Richmond’s ESP program uses an eye tracker to track where on the screen the user is looking at any given time. A webcam is trained on their face as they’re playing, which is also recorded and analyzed using machine learning and facial recognition. In some experiments, players wore an EEG electrode-covered cap, which would track when the user had seen and recognized the object they were looking for. The match is recorded and then analyzed using software that breaks down every action performed. Players appear on the screen with lines sprouting out from them, representing their next move, and the next one, and the next.

In return, the team was able to gather surprisingly specific information, ranging from “smile level” and “speech rate” to numerical values that are used to estimate the player’s emotion as angry, happy, or surprised, positive or negative.

The result is a virtual world of cause-and-effect. When a vehicle collides into a wall and rolls into the path of bullets, the team rewinds to unknot the events that occurred in the seconds and minutes beforehand which may have influenced events. If the players went left, should they have gone right instead? Did they double back early on when searching for their target object? Were they looking the wrong way or talking? Were they potentially angry or surprised? Were they smiling?
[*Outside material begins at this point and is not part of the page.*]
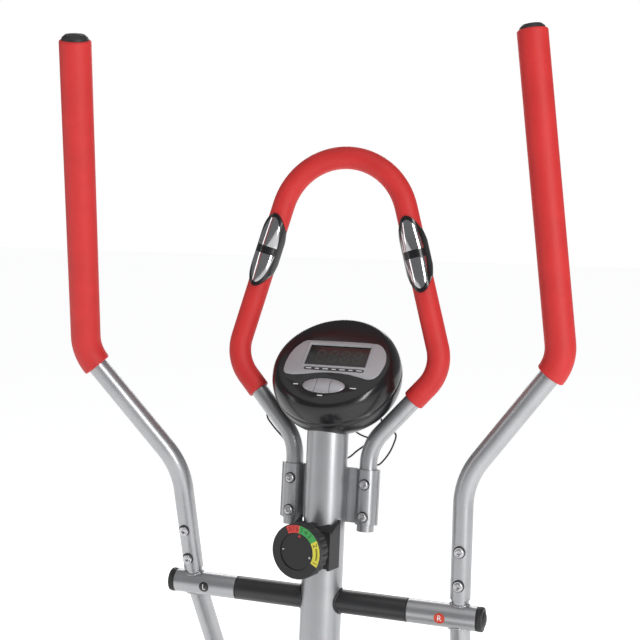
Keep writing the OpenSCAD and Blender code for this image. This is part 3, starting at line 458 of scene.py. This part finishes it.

“Tacit knowledge often is what drives our behaviors. What we’re trying to glean is some of what is going on unconsciously, likely through biometrics, and in the future, through EEG and other brain sensing. If someone turned left instead of right, why did they make that choice?”

“We know the data isn’t particularly accurate at this point. But we also know that these types of computer vision systems and algorithms, particularly when combined with Machine Learning techniques, will become very accurate and reproducible. So part of our work was to think about how one would engage that information once it does become better.”

Over the next decade, the intersection between technology and human intention will continue to be blurred. The implications for this are broad. Perhaps more than just enabling a world without buttons, the technology of the future will be an extension of us, bypassing our slow and error-prone muscles and opening up the doors for pure expression. In other words, says Berenzweig, to control technology with the adeptness of a musician playing an instrument.

“Really everything we do, all the technology we use, should be as expressive and fluid and natural as playing an instrument. Musical instruments are in some ways the most evolved controllers that humans have built as far as expressivity capturing the nuance of what humans can do with the output of their brain.”

“If we do what’s right, what we’re building could be an amazing musical instrument.”